Raw data:
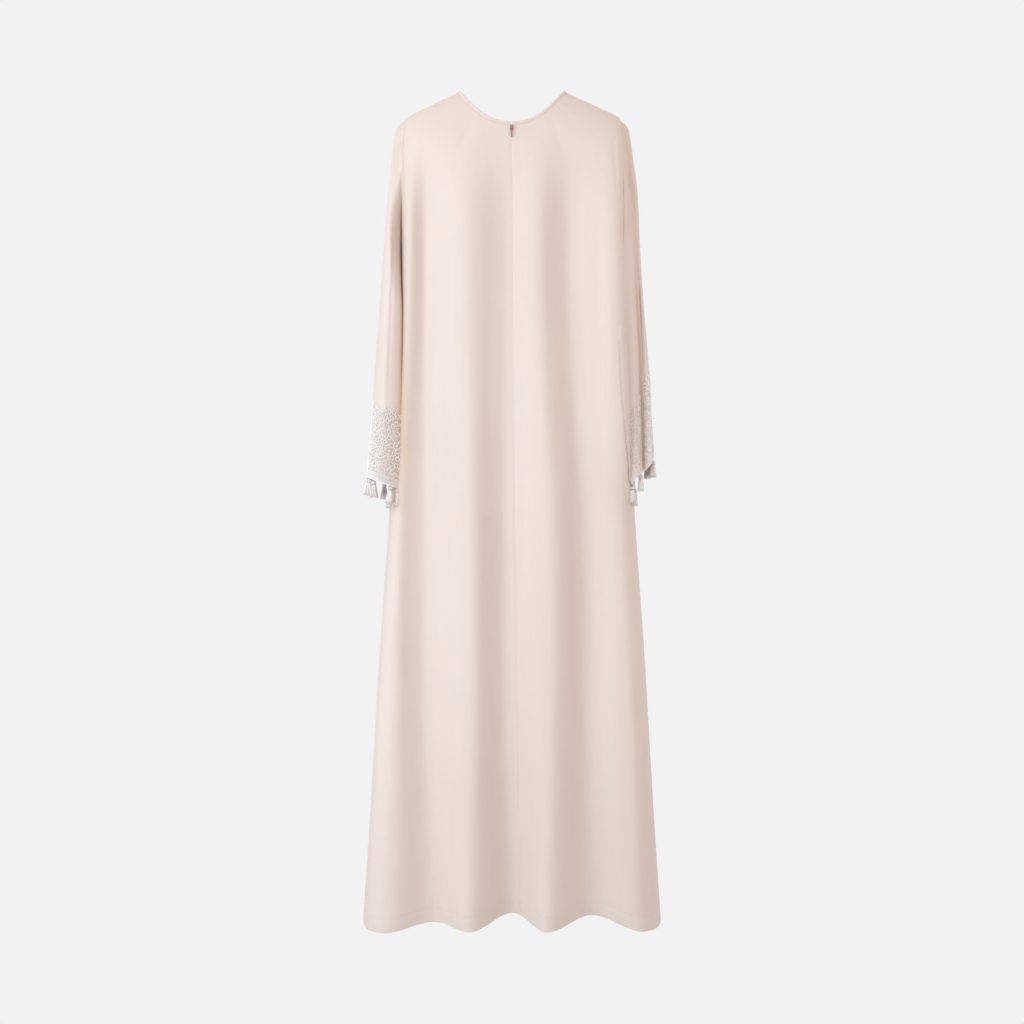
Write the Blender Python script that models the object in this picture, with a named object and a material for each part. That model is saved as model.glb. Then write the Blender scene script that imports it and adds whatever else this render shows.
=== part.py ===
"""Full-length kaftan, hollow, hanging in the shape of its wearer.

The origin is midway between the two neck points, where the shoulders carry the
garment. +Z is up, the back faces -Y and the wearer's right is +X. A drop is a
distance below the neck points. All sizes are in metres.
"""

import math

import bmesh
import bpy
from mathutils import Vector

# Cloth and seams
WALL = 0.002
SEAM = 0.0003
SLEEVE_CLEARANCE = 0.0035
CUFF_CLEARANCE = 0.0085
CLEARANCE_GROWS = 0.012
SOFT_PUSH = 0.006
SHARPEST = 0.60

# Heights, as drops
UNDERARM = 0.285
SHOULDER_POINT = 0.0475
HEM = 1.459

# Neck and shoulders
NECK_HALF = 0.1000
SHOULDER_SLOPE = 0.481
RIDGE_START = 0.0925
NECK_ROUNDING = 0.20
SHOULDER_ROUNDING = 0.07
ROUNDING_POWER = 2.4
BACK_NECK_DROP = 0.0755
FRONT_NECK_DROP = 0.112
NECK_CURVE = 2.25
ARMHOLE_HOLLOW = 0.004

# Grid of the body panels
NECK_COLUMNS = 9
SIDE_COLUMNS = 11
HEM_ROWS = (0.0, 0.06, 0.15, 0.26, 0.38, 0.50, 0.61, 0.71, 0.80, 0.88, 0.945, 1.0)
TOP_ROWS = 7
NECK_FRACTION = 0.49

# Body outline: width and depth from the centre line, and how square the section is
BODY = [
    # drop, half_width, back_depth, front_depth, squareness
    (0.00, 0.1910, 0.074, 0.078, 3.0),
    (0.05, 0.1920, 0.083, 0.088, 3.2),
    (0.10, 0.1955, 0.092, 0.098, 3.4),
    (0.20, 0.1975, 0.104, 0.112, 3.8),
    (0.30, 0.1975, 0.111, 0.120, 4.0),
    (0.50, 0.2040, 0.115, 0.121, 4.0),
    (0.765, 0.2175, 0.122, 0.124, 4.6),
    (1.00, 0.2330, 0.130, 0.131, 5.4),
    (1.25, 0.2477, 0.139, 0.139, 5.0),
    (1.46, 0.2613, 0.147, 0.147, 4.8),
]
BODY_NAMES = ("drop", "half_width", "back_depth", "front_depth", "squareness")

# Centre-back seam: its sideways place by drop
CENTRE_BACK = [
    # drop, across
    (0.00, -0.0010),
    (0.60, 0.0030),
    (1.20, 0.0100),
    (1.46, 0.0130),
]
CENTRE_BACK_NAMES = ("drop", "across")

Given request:
Emit, unaltered, the lines from the top of the listing down through the line that holds "from mathutils import Vector"; emit nothing else.

Correct output:
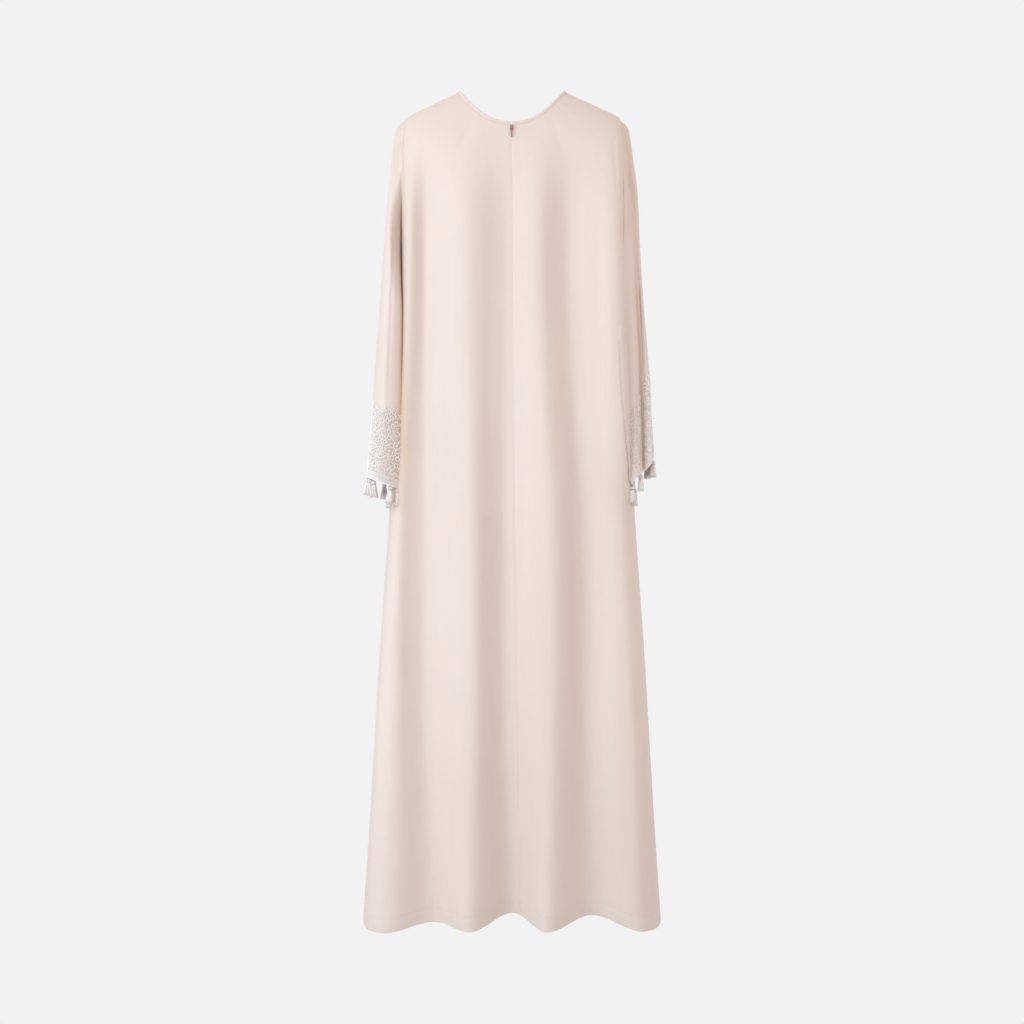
Write the Blender Python script that models the object in this picture, with a named object and a material for each part. That model is saved as model.glb. Then write the Blender scene script that imports it and adds whatever else this render shows.
=== part.py ===
"""Full-length kaftan, hollow, hanging in the shape of its wearer.

The origin is midway between the two neck points, where the shoulders carry the
garment. +Z is up, the back faces -Y and the wearer's right is +X. A drop is a
distance below the neck points. All sizes are in metres.
"""

import math

import bmesh
import bpy
from mathutils import Vector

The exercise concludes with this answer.